The Bone Orchard
This is the time of year that cemeteries and graveyards get popular. Let's face it, Halloween, Fall, All Hallows Day, this changing of the sun from long days to cool nights brings with it the mix of fear and curiosity that always comes with those of us fascinated with the final earthly resting place of so many people.
And do we have some interesting spots. The Old Burying Ground in Beaufort is famous not only for its age, but the decided mix of people that call it home. Some graves are so old that they rest above ground, covered in brick, so the storms won't wash them away, and marked originally with wood, because a stone carved marker was just too difficult to bring in. One of the most famous residents is simply known by her fate. The Little Girl Buried In A Keg Of Rum. The sad loss and strange burial practice came from the girl begging her parents to go to England on her father's ship. Knowing the sail would be taxing, he promised to his wife to bring their daughter back. Sadly, she fell ill and died aboard. True to his word, the captain/father sealed the girl in a vat of ship's rum, in order to preserve the body. She was brought home as he promised, and buried inside the keg.
And this is why I find these places interesting. Some like to just go to look, maybe hope to spot a zombie, I don't know, "They're coming to get you, Barbara!" Or just see the local names, spot the ages, see how many lived too short a life. But some graves tell a greater story. Like the poor little girl, above, or her neighbor in the graveyard, Otway Burns, who was entombed with a cannon on his grave. The weapon was from his ship. Though he had given up piracy and gone into politics, a possibly lateral move, he was well liked by those he served. In honor, the residents gave him a tribute.

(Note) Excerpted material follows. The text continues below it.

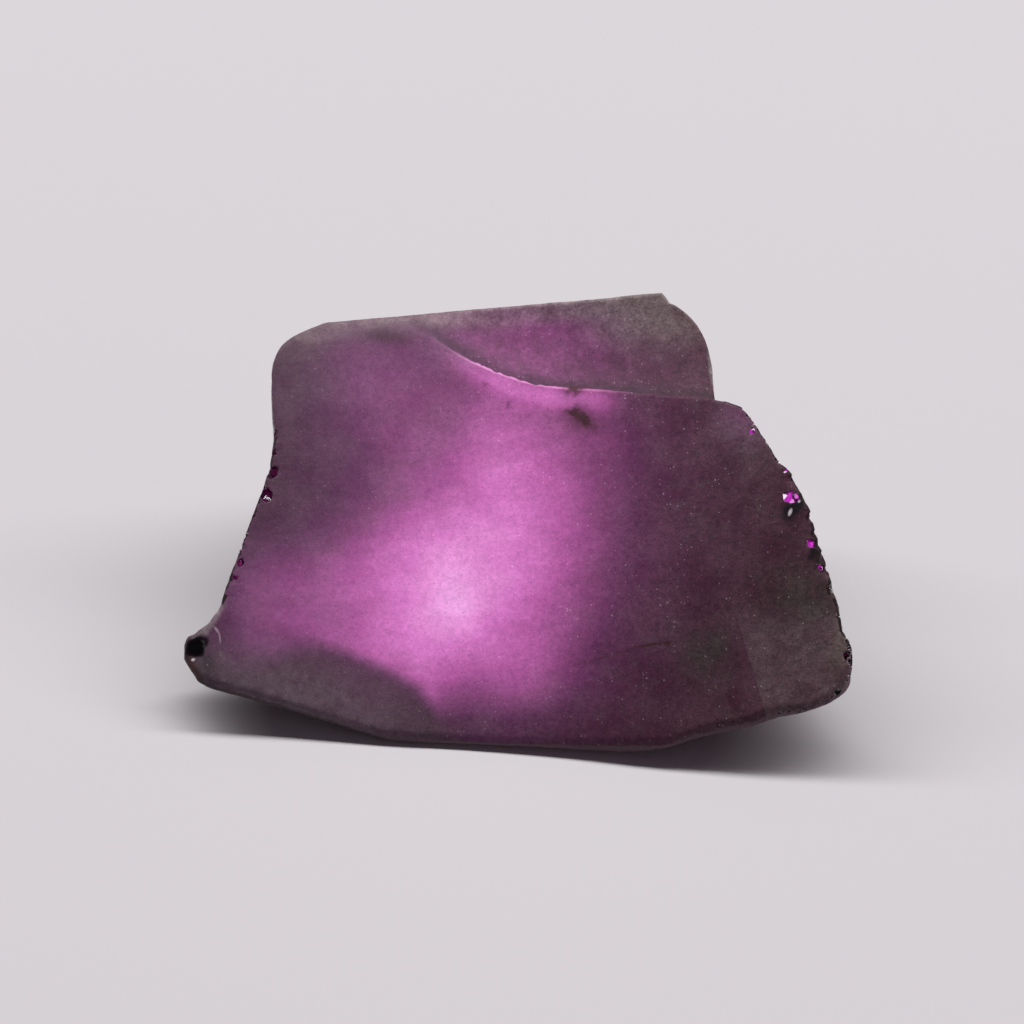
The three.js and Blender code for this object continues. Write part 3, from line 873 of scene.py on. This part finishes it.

Of the many creepy graves, there are several throughout NC that are just parts of bodies, famous for the markers that bear a description of just legs or a hand. One that tells a real story, and a sad one at that, is the markers of Charles Silver. His name is unimportant except to mark his graves, of which there are several. He was the victim of Frankie Silver, his young wife. When married at a young age, the two seemed at first to be a fit pair. But soon Charles began to be abusive to his wife. When she had a baby, she was worried he would hurt the child, too. So she took matters into her own bloody hands and killed her abusive husband with an ax. After burying what they could find, bits of the guy kept turning up in the fireplace and around the cabin where they lived. So his family buried them, too. His marker has several extra spaces for his body parts. For her part Frankie was ultimately found guilty, and hanged. Her father tried unsuccessfully to return the body to his family cemetery, but the heat took its toll. The distraught father had to bury his girl in an unmarked grave behind a tavern near Morganton. While the approximate location may have been determined, no one knows exactly where she rests. All this paints a strange and sad picture of the times of the day, when an abusive man gets a better grave than a poor girl roped into a bad marriage. One grave I was really interested to find was the grave of the Fort Fisher Hermit. Robert Harrell was probably murdered, though the perpetrators were never caught, and buried on Pleasure Island, near, but not in, a dedicated cemetery for a local Methodist church.
I went to find his grave, as his story had really moved me. When I first started writing Did You See That? I wanted the book to only have like a page or two per chapter, something brief about the spot I was telling. But when it came to do the bunker where the Hermit lived, I just couldn't tell his story in a page. It had to be long enough. You can tell in the book, how the chapters before it are all pretty brief, but then you get to his chapter, and it's several pages long. So, yeah, I needed to see where he rested. I think he was originally interred in a pauper's field or something like that, but a local was able to bring him to his family land. If you look at the picture, you can see a bit of a fence there. The fence separates the church cemetery from the old house land. There's nothing left but bits of foundation, by the way. But I found it surprising, and discouraging, that here was a perfectly good cemetery, and even with his fate, and all the love most people had for him, Robert Harrell wasn't included. Now, there may be a good reason. It might be full, I really don't know. I'm just saying this was what I felt at the time. He rests, alone, just outside, while the other souls are bunched together. Someone could say it was apropos for a hermit to be near so many, but then so isolated. I don't think I would. I know many people go to cemeteries to look at the dates. It's all they can really get. And I know that the dash in between is what really matters. It represents all the life of a person in a tiny hyphen. But to me, the result, what happens at the end, where we finally rest and how we are placed, says a lot about the times we had. How we treat those places now says a lot about who we are today. Robert Harrell gets coins on his grave. The little girl gets toys. She also got a fire. If you look at the photo, you can see how someone set the marker on fire in a drunken fit. We need to do much better than this. The last story is the permanent one. Those graves tell our stories as much as they tell the deceased.